WORK TO DO ▸
Single out the lines of the material that contain "inner" and copy them.

--- START OF MATERIAL FOR THIS TASK ---

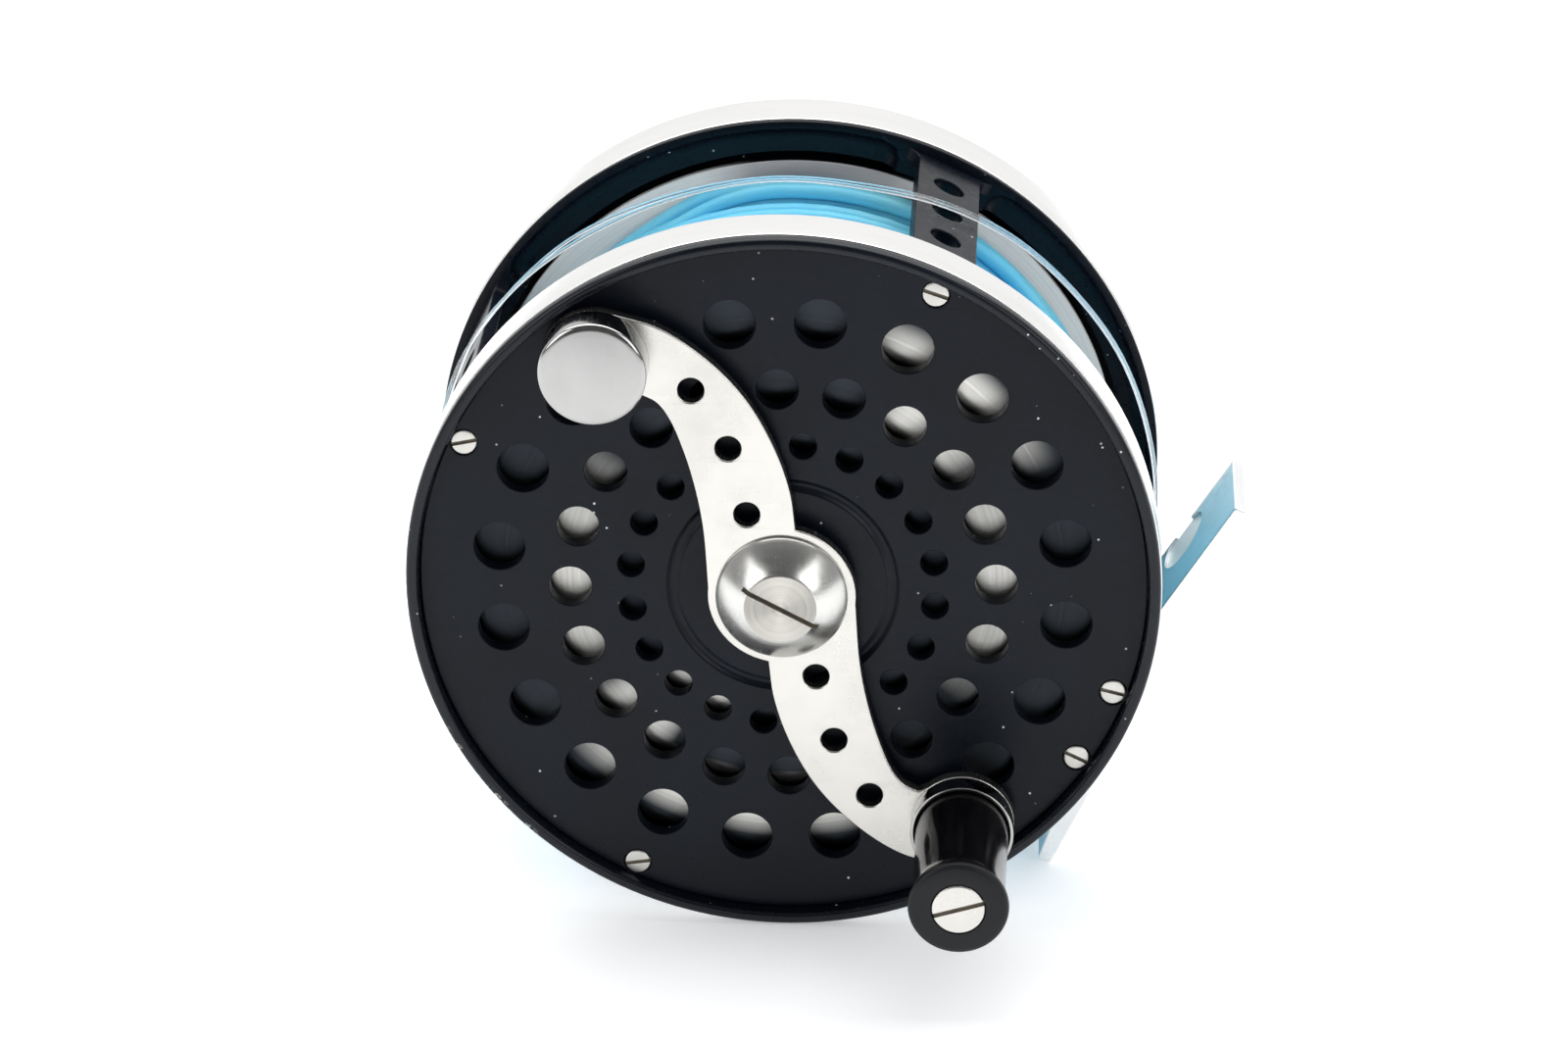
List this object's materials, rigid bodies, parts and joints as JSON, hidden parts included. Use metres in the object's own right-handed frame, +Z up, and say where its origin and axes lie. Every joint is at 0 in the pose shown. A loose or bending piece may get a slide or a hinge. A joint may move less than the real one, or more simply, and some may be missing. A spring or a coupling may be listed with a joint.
{
  "type": "fly fishing reel",
  "caption": "Fly reel with an S-shaped crank, drilled side plate, polished rims, a spool full of blue line, a click check and a rod foot.",
  "frame": {"origin": "on the surface the rims stand on, under the centre of the reel's box", "axes": "+Z up, spool axis along Y, crank side facing -Y, rod foot on the +X side"},
  "size_m": [0.106, 0.078, 0.095],
  "materials": {
    "black_anodised": "satin black anodised aluminium, faintly dusty",
    "polished_rim": "polished and lightly handled",
    "polished_foot": "polished, with a pale blue sheen on the inner face",
    "turned_metal": "lathe-turned, fine rings",
    "nickel_silver": "polished nickel silver with fine scratches",
    "steel": "turned steel",
    "brass": "turned brass",
    "horn": "polished black horn, satin end",
    "fly_line": "smooth plastic-coated line",
    "clear_mono": "clear nylon"
  },
  "bodies": {
    "frame": {"front_frame_ring": "black_anodised", "rear_frame_ring": "black_anodised", "front_plate": "black_anodised", "rear_plate": "black_anodised", "pillar_top": "black_anodised", "pillar_left": "black_anodised", "pillar_bottom": "black_anodised", "foot_bridge": "black_anodised", "front_rim_band": "polished_rim", "rear_rim_band": "polished_rim", "foot": "polished_foot", "foot_screw_upper": "steel", "foot_screw_lower": "steel", "front_screw_top": "steel", "front_screw_left": "steel", "front_screw_bottom": "steel", "front_screw_foot_upper": "steel", "front_screw_foot_lower": "steel", "rear_screw_top": "steel", "rear_screw_left": "steel", "rear_screw_bottom": "steel", "rear_screw_foot_upper": "steel", "rear_screw_foot_lower": "steel", "front_bushing": "brass", "rear_bushing": "brass", "pawl_post": "steel", "click_spring": "steel", "leader": "clear_mono"},
    "spool": {"spool_shaft": "steel", "spool_front_flange": "turned_metal", "spool_rear_flange": "turned_metal", "spool_arbor": "turned_metal", "line_winding": "fly_line", "click_gear": "brass", "crank_arm": "nickel_silver", "crank_nut": "nickel_silver", "counterweight": "nickel_silver", "knob_collar": "nickel_silver", "knob_spindle": "steel"},
    "handle_knob": {"knob": "horn"},
    "click_pawl": {"click_pawl": "steel"},
    "tension_knob": {"tension_knob": "polished_rim", "tension_cam": "steel"}
  },
  "joints": [
    {"name": "spool_spin", "type": "hinge", "parent": "frame", "child": "spool", "pos_m": [-0.00549, -0.0129, 0.0475], "axis": [0, 1, 0], "continuous": true},
    {"name": "knob_spin", "type": "hinge", "parent": "spool", "child": "handle_knob", "pos_m": [0.01751, -0.0279, 0.0161], "axis": [0, 1, 0], "continuous": true},
    {"name": "click_pawl_rock", "type": "hinge", "parent": "frame", "child": "click_pawl", "pos_m": [-0.00549, 0.0295, 0.0645], "axis": [0, 1, 0], "range_deg": [-10, 10], "stiffness_Nm_per_rad": 0.005},
    {"name": "tension_knob_turn", "type": "hinge", "parent": "frame", "child": "tension_knob", "pos_m": [-0.01649, 0.0351, 0.0721], "axis": [0, 1, 0], "range_deg": [0, 180]}
  ]
}
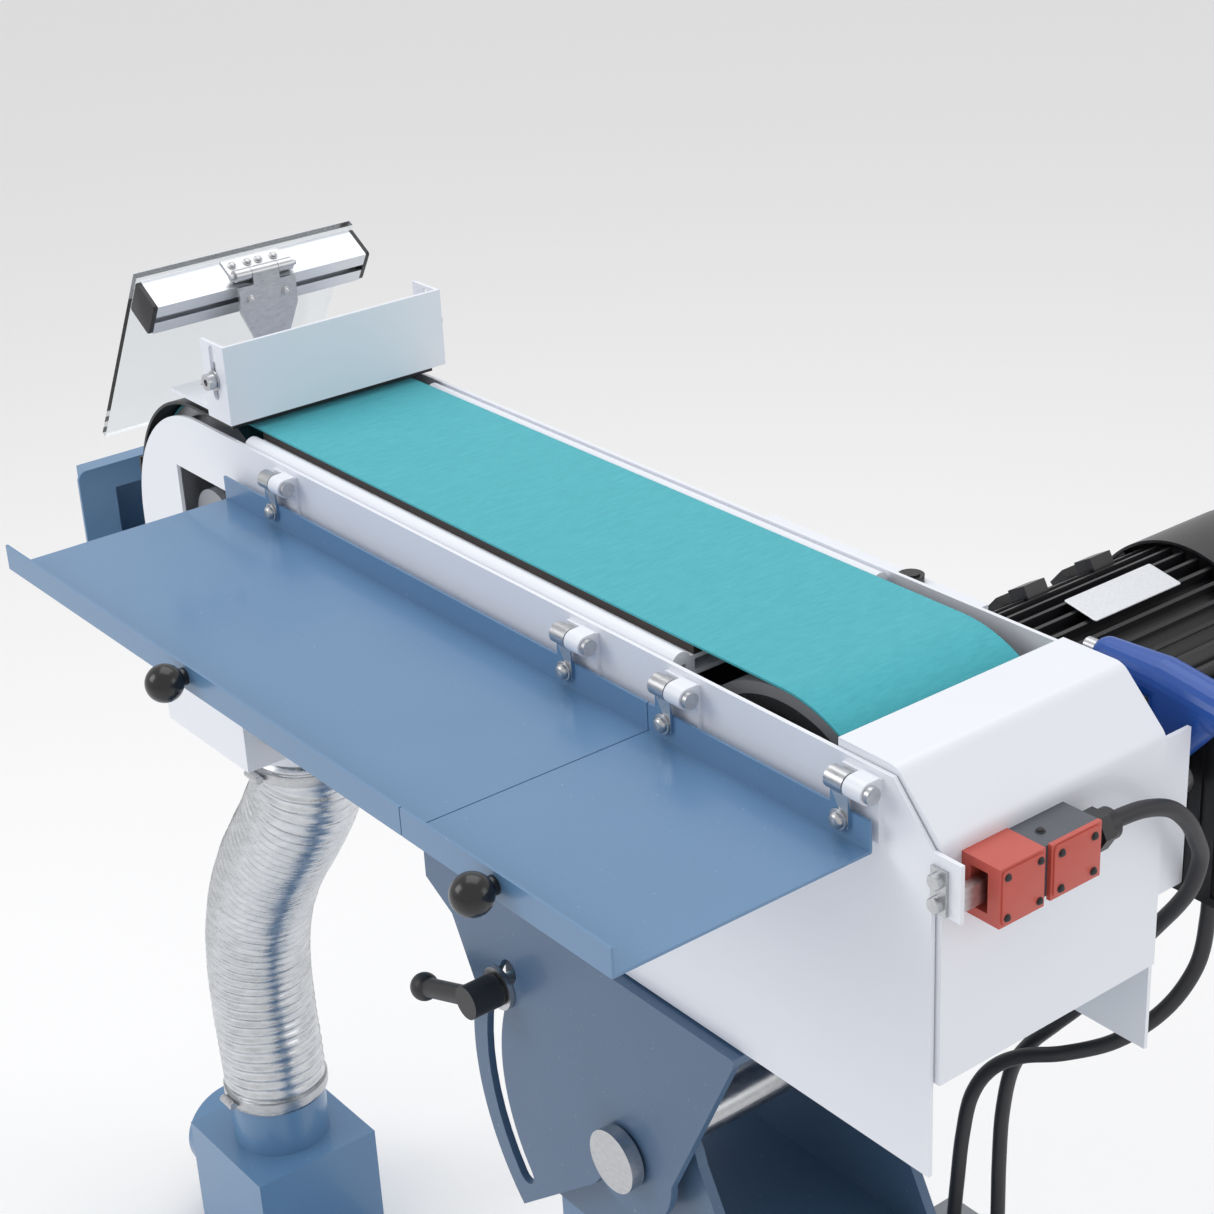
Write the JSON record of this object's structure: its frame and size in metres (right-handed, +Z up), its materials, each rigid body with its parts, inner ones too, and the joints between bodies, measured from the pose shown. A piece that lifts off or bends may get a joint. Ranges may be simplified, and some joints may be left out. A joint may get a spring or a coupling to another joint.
{
  "type": "tilting pedestal belt grinder",
  "caption": "Pedestal belt grinder with a tilting head, wide abrasive belt over a contact wheel and an idler, fold-up side trays, spark guard, eye shield, side door and dust extraction.",
  "frame": {"origin": "centre of the base plate's underside on the floor", "axes": "+Z up, +X along the belt towards the motor and contact wheel end, +Y across the belt towards the motor side"},
  "size_m": [1.1799, 0.703, 1.11],
  "materials": {
    "blue_paint": "satin",
    "white_paint": "satin",
    "black_paint": "satin",
    "grey_paint": "satin",
    "zinc_steel": "brushed",
    "aluminium": "satin",
    "black_plastic": "matte",
    "switch_grey": "matte",
    "switch_red": "matte",
    "button_red": "gloss",
    "lever_blue": "gloss",
    "rubber": "matte",
    "graphite": "matte",
    "belt_cloth": "matte",
    "cable_rubber": "matte",
    "polycarbonate": "clear"
  },
  "bodies": {
    "stand": {"base_plate": "blue_paint", "column": "blue_paint", "yoke": "blue_paint", "stand_bolts": "zinc_steel", "switch_box": "grey_paint", "dust_box": "blue_paint", "dust_hose": "aluminium", "pivot_bolt": "zinc_steel", "clamp_stud": "zinc_steel", "motor_cable": "cable_rubber", "interlock_cable": "cable_rubber"},
    "clamp": {"clamp_lever": "black_plastic"},
    "selector": {"selector_knob": "black_plastic"},
    "stop": {"stop_button": "button_red"},
    "head": {"head_bracket": "blue_paint", "far_plate": "white_paint", "main_beam": "grey_paint", "platen": "white_paint", "graphite_pad": "graphite", "abrasive_belt": "belt_cloth", "rear_hood": "white_paint", "end_cover": "black_paint", "door_pins": "zinc_steel", "dust_chute": "white_paint", "spark_box": "blue_paint", "motor_body": "black_paint", "motor_bearings": "zinc_steel", "fan_cowl": "black_paint", "terminal_box": "black_paint", "switch_body": "switch_grey", "switch_head": "switch_red", "cable_gland": "black_plastic", "tracking_bracket": "white_paint", "guard_bracket": "white_paint", "guard_screws": "zinc_steel", "shield_bracket": "zinc_steel"},
    "wheel": {"wheel_hub": "black_paint", "wheel_tyre": "rubber", "motor_shaft": "zinc_steel", "motor_fan": "black_plastic"},
    "carriage": {"idler_carriage": "grey_paint", "tension_rod": "zinc_steel"},
    "idler": {"idler_drum": "aluminium", "idler_bearings": "zinc_steel"},
    "lever": {"tension_lever": "zinc_steel", "lever_grip": "lever_blue"},
    "tracker": {"tracking_knob": "black_plastic"},
    "door": {"side_door": "white_paint", "tray_hinges": "white_paint", "hinge_pins": "zinc_steel", "interlock_key": "zinc_steel", "door_bolts": "zinc_steel"},
    "tray_left": {"left_tray": "blue_paint", "left_knob": "black_plastic"},
    "tray_right": {"right_tray": "blue_paint", "right_knob": "black_plastic"},
    "guard": {"spark_guard": "white_paint"},
    "shield": {"shield_profile": "aluminium", "eye_shield": "polycarbonate", "shield_hinge": "zinc_steel"}
  },
  "joints": [
    {"name": "head_tilt", "type": "hinge", "parent": "stand", "child": "head", "pos_m": [0, 0, 0.592], "axis": [0, 1, 0], "range_deg": [0, 60], "deforming": ["dust_hose", "motor_cable", "interlock_cable"]},
    {"name": "clamp_turn", "type": "hinge", "parent": "stand", "child": "clamp", "pos_m": [-0.14111, -0.125, 0.66082], "axis": [0, 1, 0], "range_deg": [-60, 60]},
    {"name": "selector_turn", "type": "hinge", "parent": "stand", "child": "selector", "pos_m": [0.17, 0.12, 0.42], "axis": [1, 0, 0], "range_deg": [-60, 60]},
    {"name": "stop_press", "type": "slide", "parent": "stand", "child": "stop", "axis": [-1, 0, 0], "range_m": [0, 0.006], "stiffness_N_per_m": 600, "springref_m": -0.001},
    {"name": "wheel_spin", "type": "hinge", "parent": "head", "child": "wheel", "pos_m": [0.14, 0, 0.8982], "axis": [0, 1, 0], "continuous": true},
    {"name": "tension_slide", "type": "slide", "parent": "head", "child": "carriage", "axis": [1, 0, 0], "range_m": [0, 0.012]},
    {"name": "idler_spin", "type": "hinge", "parent": "carriage", "child": "idler", "pos_m": [-0.54254, 0, 0.8982], "axis": [0, 1, 0], "continuous": true},
    {"name": "lever_turn", "type": "hinge", "parent": "head", "child": "lever", "pos_m": [0.258, 0.118, 0.904], "axis": [0, 1, 0], "range_deg": [0, 40]},
    {"name": "tracking_turn", "type": "hinge", "parent": "head", "child": "tracker", "pos_m": [0.063, 0.107, 0.997], "axis": [0, 0, 1], "range_deg": [-180, 180]},
    {"name": "door_swing", "type": "hinge", "parent": "head", "child": "door", "pos_m": [-0.654, -0.101, 0.8], "axis": [0, 0, -1], "range_deg": [0, 100]},
    {"name": "left_tray_fold", "type": "hinge", "parent": "door", "child": "tray_left", "pos_m": [-0.208, -0.1075, 0.985], "axis": [-1, 0, 0], "range_deg": [0, 90]},
    {"name": "right_tray_fold", "type": "hinge", "parent": "door", "child": "tray_right", "pos_m": [0.15, -0.1075, 0.985], "axis": [-1, 0, 0], "range_deg": [0, 90]},
    {"name": "guard_slide", "type": "slide", "parent": "head", "child": "guard", "axis": [0, 0, 1], "range_m": [-0.006, 0.01]},
    {"name": "shield_swing", "type": "hinge", "parent": "head", "child": "shield", "pos_m": [-0.5485, 0, 1.0963], "axis": [0, 1, 0], "range_deg": [0, 150]}
  ],
  "couplings": [
    {"joint": "lever_turn", "follows": "tension_slide", "rad_per_m": 58.178},
    {"joint": "idler_spin", "follows": "wheel_spin", "ratio": 1}
  ]
}
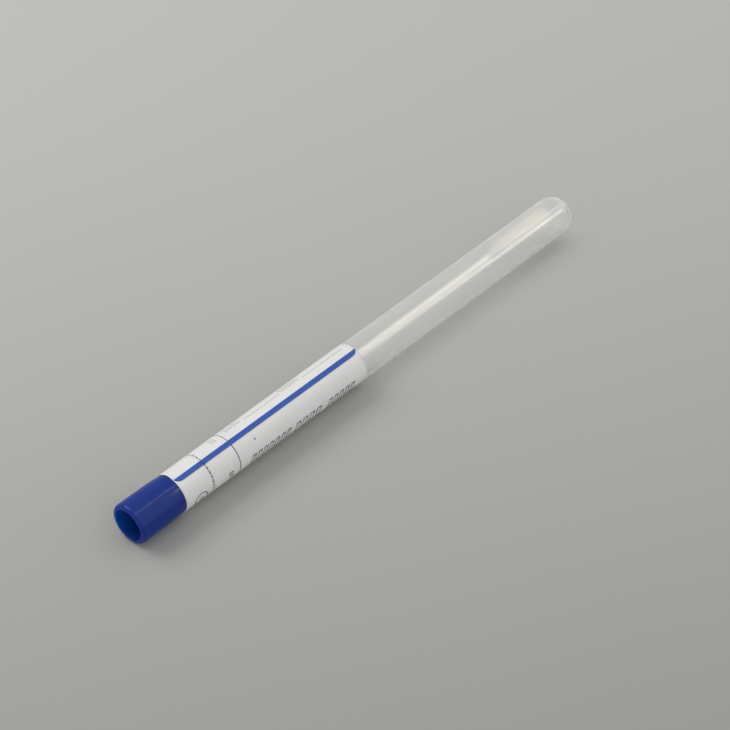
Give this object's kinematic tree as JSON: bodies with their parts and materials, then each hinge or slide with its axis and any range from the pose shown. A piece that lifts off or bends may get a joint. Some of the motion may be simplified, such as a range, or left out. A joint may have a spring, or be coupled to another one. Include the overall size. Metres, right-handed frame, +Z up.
{
  "type": "specimen swab tube",
  "caption": "Round-bottomed transport tube lying on its side, closed by a hollow plug cap that carries a cotton-tipped swab, with a paper label and seal band.",
  "frame": {"origin": "on the surface that the tube lies on, under the middle of its length", "axes": "+X along the tube's axis from the cap to the round end, +Z up"},
  "size_m": [0.1816, 0.0126, 0.0127],
  "materials": {
    "tube_plastic": "frosted, translucent",
    "cap_plastic": "satin",
    "shaft_plastic": "smooth",
    "cotton": "wound fibre",
    "label_paper": "matte, coated"
  },
  "bodies": {
    "tube_with_label": {"tube": "tube_plastic", "label": "label_paper"},
    "swab_with_cap": {"cap": "cap_plastic", "shaft": "shaft_plastic", "cotton_tip": "cotton", "seal_band": "label_paper"}
  },
  "joints": [
    {"name": "cap_pull", "type": "slide", "parent": "tube_with_label", "child": "swab_with_cap", "axis": [-1, 0, 0], "range_m": [0, 0.149]}
  ]
}
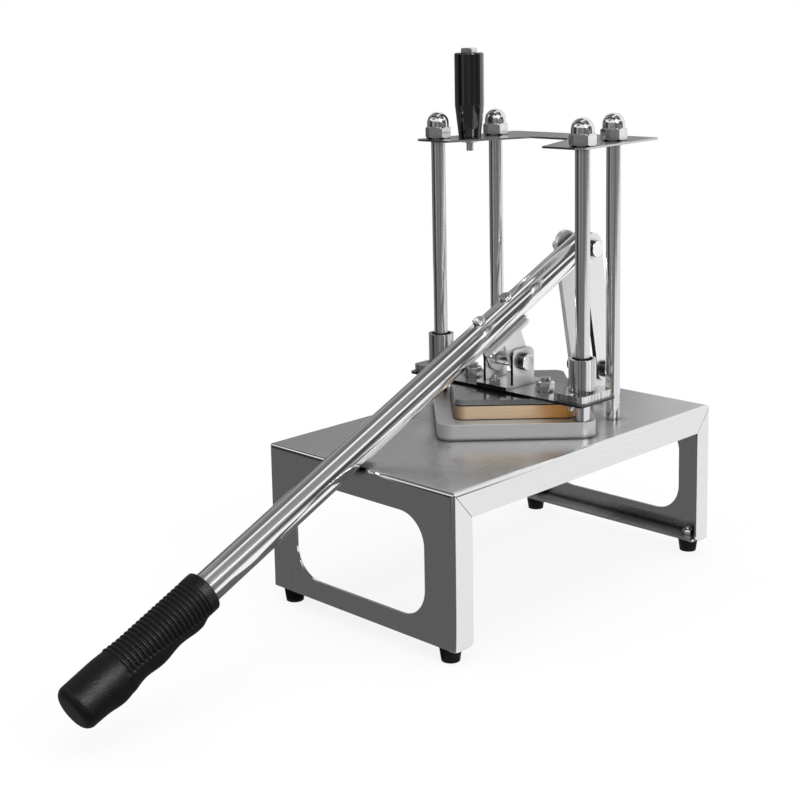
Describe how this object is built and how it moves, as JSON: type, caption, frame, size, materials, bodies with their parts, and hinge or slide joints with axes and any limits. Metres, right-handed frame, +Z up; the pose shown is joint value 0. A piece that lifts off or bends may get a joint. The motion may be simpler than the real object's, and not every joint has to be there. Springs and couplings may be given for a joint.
{
  "type": "french fry cutter",
  "caption": "Vertical lever french fry cutter: a pusher on guide rods presses potatoes through a blade grid in a bent sheet table, driven by a long lever with links at the back.",
  "frame": {"origin": "on the ground under the middle of the whole cutter, lever included, at rest with the lever down", "axes": "+X to the operator's right, +Y away from the operator, towards the links, +Z up"},
  "size_m": [0.2, 0.5858, 0.437],
  "materials": {
    "brushed_sheet": "brushed, satin",
    "polished_steel": "polished",
    "bright_steel": "bright",
    "cast_metal": "fine cast, satin",
    "blade_steel": "ground",
    "black_rubber": "matte",
    "black_plastic": "gloss",
    "tan_plastic": "semi-matte",
    "liner_plastic": "matte"
  },
  "bodies": {
    "base": {"table_body": "brushed_sheet", "rubber_feet": "black_rubber", "foot_screws": "bright_steel", "foot_nuts": "bright_steel", "blade_frame": "cast_metal", "blades_lengthwise": "blade_steel", "blades_crosswise": "blade_steel", "guide_rods_front": "polished_steel", "guide_rods_rear": "polished_steel", "rod_spacers": "polished_steel", "rod_washers": "bright_steel", "rod_nuts": "bright_steel", "top_plate": "brushed_sheet", "dome_nuts": "bright_steel", "side_handle": "black_plastic", "handle_bolt": "bright_steel", "handle_nut": "bright_steel", "rear_bracket": "polished_steel", "bracket_screws": "bright_steel", "bracket_nuts": "bright_steel", "rear_pivot_pin": "bright_steel"},
    "carriage": {"carriage_plate": "brushed_sheet", "guide_bushings": "bright_steel", "bushing_liners": "liner_plastic", "bushing_screws": "bright_steel", "bushing_nuts": "bright_steel", "pusher_backing": "cast_metal", "pusher_seal": "black_rubber", "pusher_block": "tan_plastic", "pusher_studs": "bright_steel", "pusher_washers": "bright_steel", "pusher_nuts": "bright_steel", "clevis_bracket": "polished_steel", "clevis_studs": "bright_steel", "clevis_nuts": "bright_steel", "pivot_bolt": "bright_steel", "pivot_nut": "bright_steel"},
    "lever": {"lever_tube": "polished_steel", "lever_grip": "black_rubber", "lever_end_bush": "bright_steel", "lever_saddle": "polished_steel", "saddle_bush": "bright_steel", "saddle_bolts": "bright_steel", "saddle_nuts": "bright_steel"},
    "link": {"link_left": "polished_steel", "link_right": "polished_steel", "link_top_bolt": "bright_steel", "link_top_nut": "bright_steel", "link_lower_bolts": "bright_steel"}
  },
  "joints": [
    {"name": "carriage_slide", "type": "slide", "parent": "base", "child": "carriage", "axis": [0, 0, 1], "range_m": [0, 0.12]},
    {"name": "lever_pivot", "type": "hinge", "parent": "carriage", "child": "lever", "pos_m": [0, 0.14444, 0.1825], "axis": [1, 0, 0], "range_deg": [-61, 0]},
    {"name": "link_pivot", "type": "hinge", "parent": "lever", "child": "link", "pos_m": [0, 0.23754, 0.26511], "axis": [1, 0, 0], "range_deg": [0, 46]}
  ],
  "couplings": [
    {"joint": "lever_pivot", "follows": "carriage_slide", "rad_per_m": -8.404},
    {"joint": "link_pivot", "follows": "carriage_slide", "rad_per_m": 5.612}
  ]
}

--- END OF MATERIAL FOR THIS TASK ---

RESPONSE TO THIS EXERCISE ▸
    "polished_foot": "polished, with a pale blue sheen on the inner face",
Write the JSON record of this object's structure: its frame and size in metres (right-handed, +Z up), its materials, each rigid body with its parts, inner ones too, and the joints between bodies, measured from the pose shown. A piece that lifts off or bends may get a joint. Ranges may be simplified, and some joints may be left out. A joint may get a spring or a coupling to another joint.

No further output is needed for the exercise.